I cannot blame the designers of University Courses ,or the Industry or the Govt. for this Mismatch between Theory and Practice . It seems Education is in a process of Evolution --it is trying to meet the needs of Practical World . Similarly , the Industrial world is trying to get the Maximum out of the Educational System -they wil pay the freshly recruited students the maximum,if they can get an equivalent return from them.
I have worked for about ten years in USa and Europe , and the rest in India.
The situation seems to be the same Everywhere.If we  apply Darwin's theory of Evolution to this problem , we will come to the conclusion that Optimal use of Theory and Practice -is a continuous search or Evolutionary proess.

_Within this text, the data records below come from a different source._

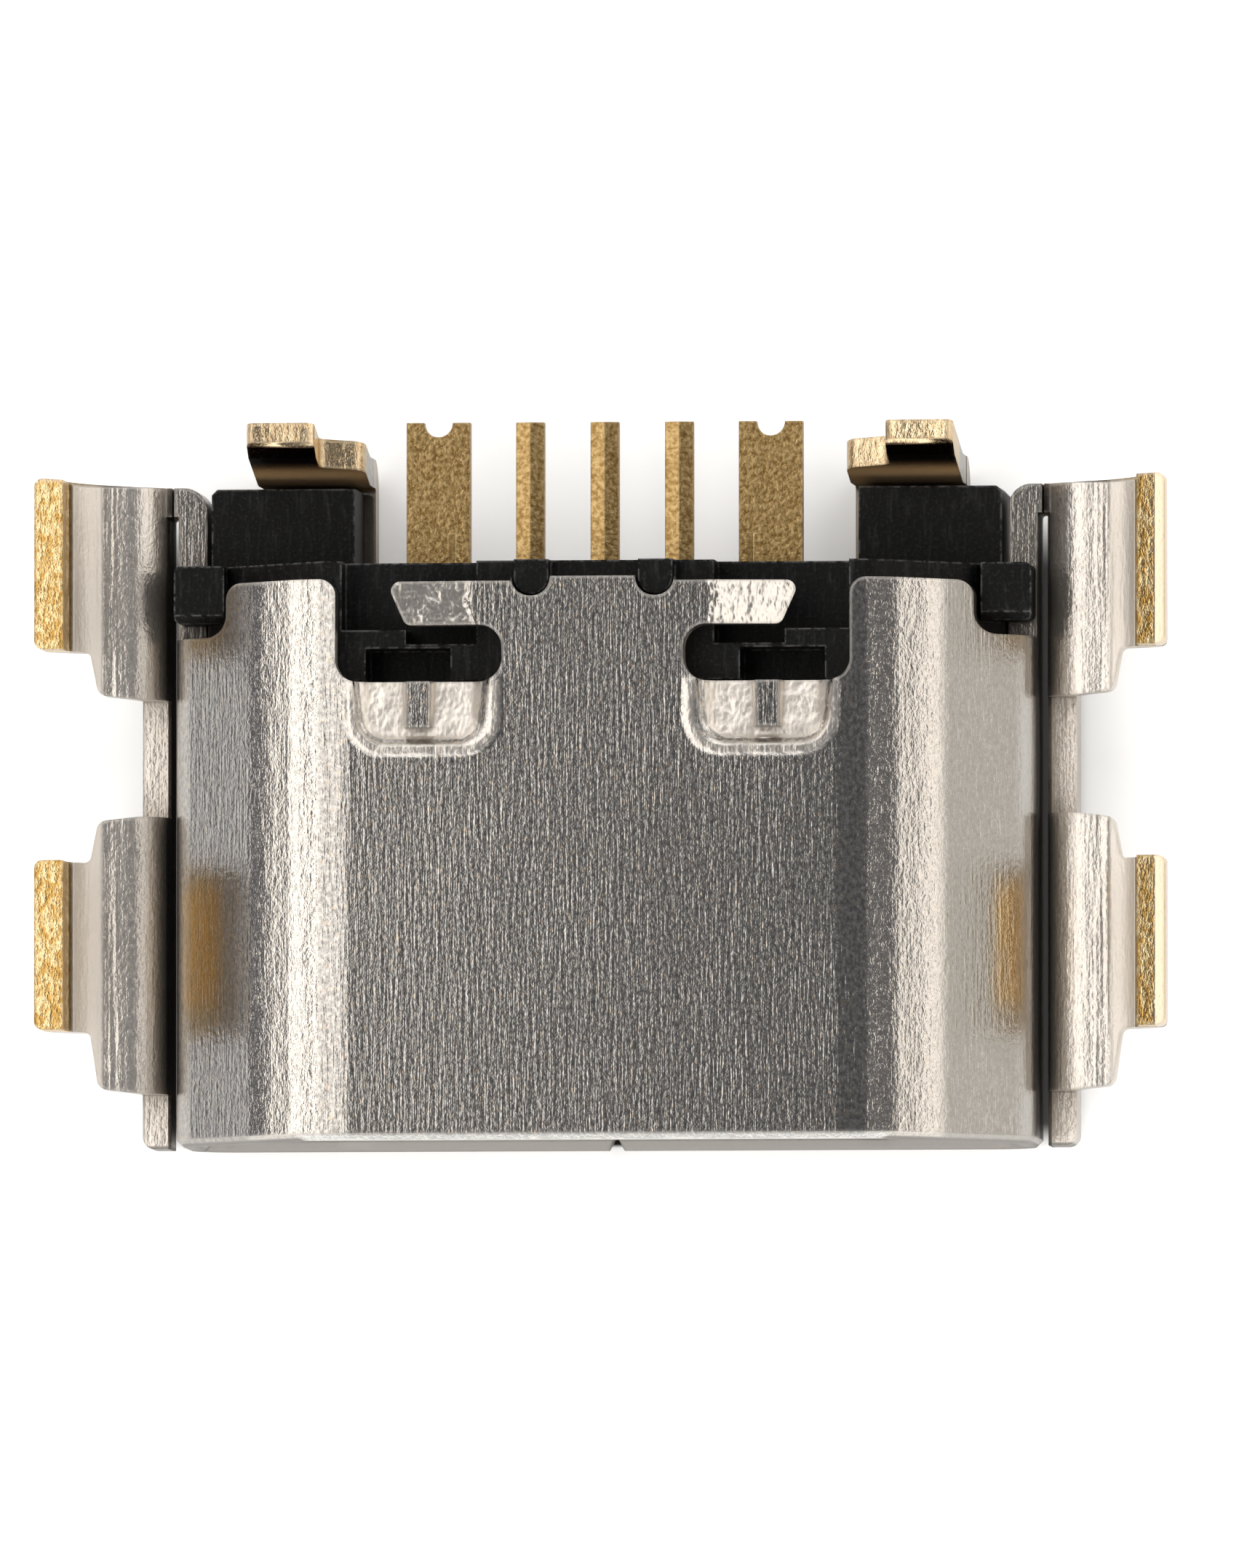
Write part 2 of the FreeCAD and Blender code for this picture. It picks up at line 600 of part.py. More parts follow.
def seam(body):
    """The butt seam in the wide plate: a fine gap around a dovetail lock at mid-depth."""
    half = "Sizes.seam_gap / 2"
    rear = f"Sizes.tube_depth + {CLEAR}"
    neck_front = "(Sizes.tube_depth - Sizes.lock_neck) / 2"
    neck_rear = "(Sizes.tube_depth + Sizes.lock_neck) / 2"
    head_front = f"{neck_front} - Sizes.lock_spread"
    head_rear = f"{neck_rear} + Sizes.lock_spread"
    slit = [
        ("-Sizes.seam_flare", "-Sizes.seam_flare"),
        ("Sizes.seam_flare", "-Sizes.seam_flare"),
        (half, "Sizes.seam_flare"),
        (half, f"{neck_front} - {half}"),
        (f"Sizes.lock_reach + {half}", f"{head_front} - {half}"),
        (f"Sizes.lock_reach + {half}", f"{head_rear} + {half}"),
        (half, f"{neck_rear} + {half}"),
        (half, rear),
        (f"-{half}", rear),
        (f"-{half}", f"{neck_rear} - {half}"),
        (f"Sizes.lock_reach - {half}", f"{head_rear} - {half}"),
        (f"Sizes.lock_reach - {half}", f"{head_front} + {half}"),
        (f"-{half}", f"{neck_front} + {half}"),
        (f"-{half}", "Sizes.seam_flare"),
    ]
    sketch = new_sketch(body, "SeamPlan", "XY_Plane")
    draw_outline(sketch, slit)
    return extrude(body, "Pocket", "Seam", sketch, "2 * Sizes.sheet_thickness", reverse=True)


def make_shell():
    body = new_body("shell")
    shell_tube(body)
    one_side = side_plates(body)
    one_side += wings(body)
    one_side += rear_leg(body)
    one_side += narrow_plate_rear(body)
    one_side += finger(body)
    one_side += coined_pocket(body)
    one_side += latch_window(body)
    mirror(body, "OtherSide", one_side)
    seam(body)
    return body


def housing_wall(body):
    """The base wall fills the tube's rear end and stands a little out of it."""
    sketch = new_sketch(body, "WallSection", "XZ_Plane", f"-{WALL_FRONT}")
    inset = "(Sizes.sheet_thickness + Sizes.fit_gap)"
    draw_outline(sketch, tube_corners(inset, "Sizes.sheet_thickness"))
    extrude(body, "Pad", "Wall", sketch, "Sizes.wall_length", reverse=True)


def housing_tongue(body):
    """The tongue that the plug slides over, with a tapered nose."""
    nose = "Sizes.tongue_front + Sizes.tongue_nose"
    top = "Sizes.tongue_bottom + Sizes.tongue_thickness"
    profile = [
        ("Sizes.tongue_front", "Sizes.tongue_bottom + Sizes.tongue_nose"),
        (nose, "Sizes.tongue_bottom"),
        (WALL_REAR, "Sizes.tongue_bottom"),
        (WALL_REAR, top),
        (nose, top),
        ("Sizes.tongue_front", f"{top} - Sizes.tongue_nose"),
    ]
    sketch = new_sketch(body, "TongueProfile", "YZ_Plane", "-Sizes.tongue_width / 2")
    draw_outline(sketch, profile)
    extrude(body, "Pad", "Tongue", sketch, "Sizes.tongue_width")


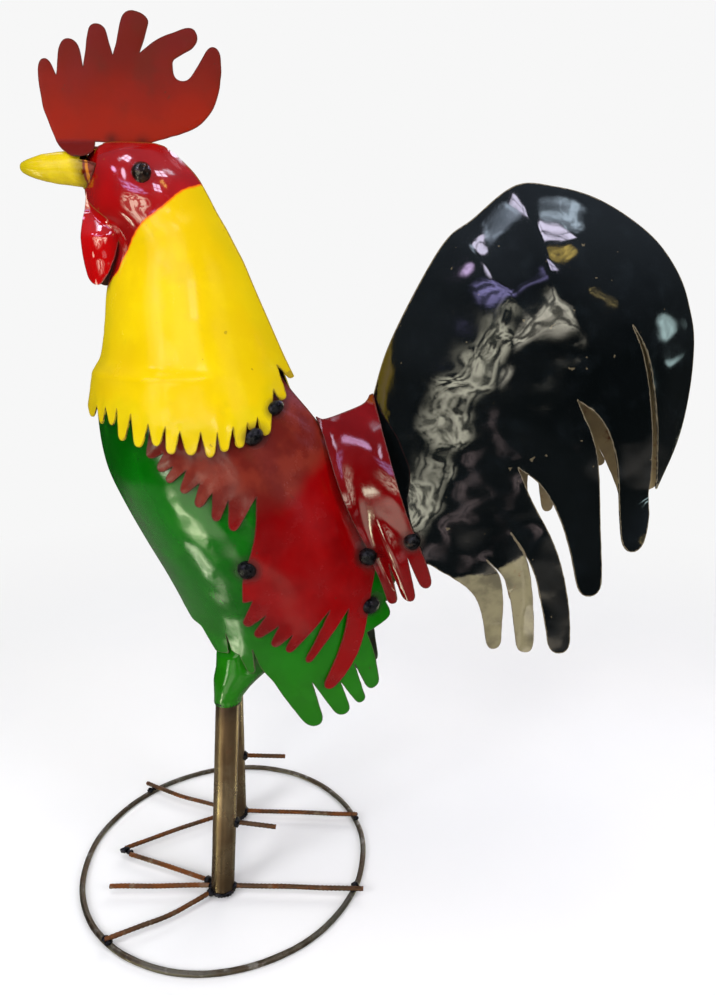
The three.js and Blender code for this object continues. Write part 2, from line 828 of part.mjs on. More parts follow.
// Beak: a blunt cone of rolled sheet, narrower than it is tall, cut where it meets the head
const BEAK_TIP = [-147.5, 0, 748.3];
const BEAK_LONG = 61;
const BEAK_NARROW = 0.85;
const beakRows = [
  [3, 0.8],
  [5.3, 4],
  [8.5, 12],
  [11.3, 22],
  [13.4, 36],
  [16.2, BEAK_LONG],
];
const beakInside = beakRows.slice(1).map(([r, h]) => [r - SHEET, h === BEAK_LONG ? h : h + SHEET]);
const beakWall = [[0, 0], ...beakRows, ...beakInside.reverse(), [0, 2 * SHEET]];
const cone = turned(beakWall, BEAK_TIP, [BEAK_TIP[0] + BEAK_LONG, 0, 747.5], 14);
cone.scale(1, BEAK_NARROW, 1);
const beak = bodyOf(cone).subtract(fullHead);
add("beak", geometryOf(beak), 0xd9c41a, 0.35, 0.2);

// Wattles: drops of sheet, spooned out
const WATTLE = [-78, 692]; // middle of the drop
const wattleLine = [
  [-89, 729],
  [-95, 700, ROUND],
  [-97, 672, ROUND],
  [-92, 650, 8],
  [-82, 646, 6],
  [-70, 660, ROUND],
  [-61, 688, ROUND],
  [-58, 705, 6],
  [-72, 717],
];
const wattleForm = (x, z) =>
  16 - (x - WATTLE[0]) ** 2 / 40 - (z - WATTLE[1]) ** 2 / 260 + (z < 670 ? (670 - z) / 6 : 0);
const drop = slab(wattleForm, over(wattleForm, SHEET), wattleLine);
const wattle = drop.intersect(prism(wattleLine, 1)).subtract(fullHead);
pair("wattle", geometryOf(wattle), 0xc01010, 0.25, 0.2);

// Eyes and weld domes: the part of a ball that stands proud of the sheet under it
function dome([x, z], size, cover, grid = GRID) {
  const ball = new THREE.SphereGeometry(size / 2, 7, 5);
  ball.rotateX(Math.PI / 2);
  ball.translate(x, -cover(x, z) - size * 0.12, z);
  const reach = size + GRID;
  const window = [
    [x - reach, z - reach],
    [x + reach, z - reach],
    [x + reach, z + reach],
    [x - reach, z + reach],
  ];
  const shell = over(cover, GAP);
  const above = slab(shell, (p, q) => shell(p, q) + 60, window, grid);
  return geometryOf(bodyOf(ball).intersect(above));
}
pair("eye", dome([-31, 740], 17, neckOut, NECK_GRID), 0x181210, 0.3, 0.5);
const domes = [
  ["neck_weld_upper", [80, 537], 12, neckOut],
  ["neck_weld_lower", [63, 515], 14, neckOut],
  ["wing_weld_front", [53, 391], 17, wingOut],
  ["saddle_weld_front", [167, 389], 17, saddleOut],
  ["saddle_weld_back", [209, 411], 15, saddleOut],
  ["wing_weld_back", [170, 335], 15, wingOut],
];
for (const [name, at, size, cover] of domes)
  pair(name, dome(at, size, cover, cover === neckOut ? NECK_GRID : GRID), 0x2a2422, 0.45, 0.7);

// The origin goes to the middle of the part's foot print
const box = new THREE.Box3().setFromObject(group);
group.position.set(-(box.min.x + box.max.x) / 2, -(box.min.y + box.max.y) / 2, -box.min.z);

export default group;
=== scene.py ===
import json
import math

import bmesh
import bpy
import numpy as np
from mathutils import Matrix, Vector, noise
from mathutils.geometry import delaunay_2d_cdt

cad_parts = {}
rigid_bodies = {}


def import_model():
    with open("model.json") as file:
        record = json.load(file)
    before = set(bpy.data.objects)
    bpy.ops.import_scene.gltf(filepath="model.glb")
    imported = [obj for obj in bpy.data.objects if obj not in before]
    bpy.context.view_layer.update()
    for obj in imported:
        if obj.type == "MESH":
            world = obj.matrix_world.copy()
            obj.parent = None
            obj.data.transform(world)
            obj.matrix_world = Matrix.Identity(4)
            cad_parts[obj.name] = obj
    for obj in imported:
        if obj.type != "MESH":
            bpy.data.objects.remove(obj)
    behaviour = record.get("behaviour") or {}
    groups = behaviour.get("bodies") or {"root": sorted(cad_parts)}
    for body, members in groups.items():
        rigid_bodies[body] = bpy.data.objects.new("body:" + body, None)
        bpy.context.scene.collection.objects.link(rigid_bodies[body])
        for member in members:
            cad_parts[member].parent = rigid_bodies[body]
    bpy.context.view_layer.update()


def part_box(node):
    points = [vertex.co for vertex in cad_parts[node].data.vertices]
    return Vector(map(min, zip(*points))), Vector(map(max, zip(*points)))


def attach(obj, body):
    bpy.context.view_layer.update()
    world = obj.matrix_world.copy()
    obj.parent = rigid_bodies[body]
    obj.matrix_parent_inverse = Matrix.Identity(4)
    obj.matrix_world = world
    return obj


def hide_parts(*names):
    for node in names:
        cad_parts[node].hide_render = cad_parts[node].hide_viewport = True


for left_over in list(bpy.data.objects):
    bpy.data.objects.remove(left_over)
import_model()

MM = 0.001
ring_low, ring_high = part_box("base_ring")
CX = (ring_low.x + ring_high.x) / 2  # middle of the hoop in the frame
CY = (ring_low.y + ring_high.y) / 2 + 0.005  # the hoop sits 5 mm left of the middle plane

# Stock and main sizes, in millimetres, as in the solid model
SHEET = 1.2
GAP = 0.3
LEG_R = 12.7
LEG_WALL = 1.5
RING_LONG = 163.5
RING_WIDE = 154.0
RING_SHIFT = -5.0
RING_ROD = 6.2
TOE_ROD = 5.6
FLOOR_Z = -6.0
COLLAR_Z = 566.0
TAIL_DEPTH = 52.0
TAIL_ROLL = 115.0
FEET = {"left": ((5, -60), (19, -28)), "right": ((0, 58), (11, 28))}
LEG_FOOT_Z = FLOOR_Z + 4.0
LEG_TOP_Z = 250.0
AT_TUBE = LEG_R + 2 * GAP
THIGH_LOW, THIGH_HIGH = 226.0, 304.0
# where the spurs leave the legs, and their tips
SPURS = {"left": (80, (66, -49, 73)), "right": (94, (67, 46, 93))}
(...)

No one knows the future -- every body is learning to face the uncertaintis of future , by a trial and error process.This is what I believe in .
A: In my job as a (thus far) applied computer science researcher, I can sympathize with you in that I am not utilizing as much math directly from my courses into my job. Sure, I have to know some basic probability, but much of my job consists of reading research papers where most math consists of the standard operations along with some tricky, but not difficult, summations and integrals. I am a math major, but I could easily perform my research if I had never taken abstract algebra or real analysis. If I ever did need knowledge from abstract algebra, the fact that I took the class makes it much easier for me to "re-understand" concepts again.
But one thing that may be misleading is that, no matter what you major in, you're unlikely to use a significant fraction of whatever you study in your everyday job. In my opinion, it's far more likely that you've encountered a small topic in one course that you end up working on in depth, as deep knowledge of one subject trumps general breadth.
Regardless, I still take math courses as they are among my favorites. And the point of university isn't solely to provide preparation for specific jobs; that's why people do internships. Experience can also trump coursework.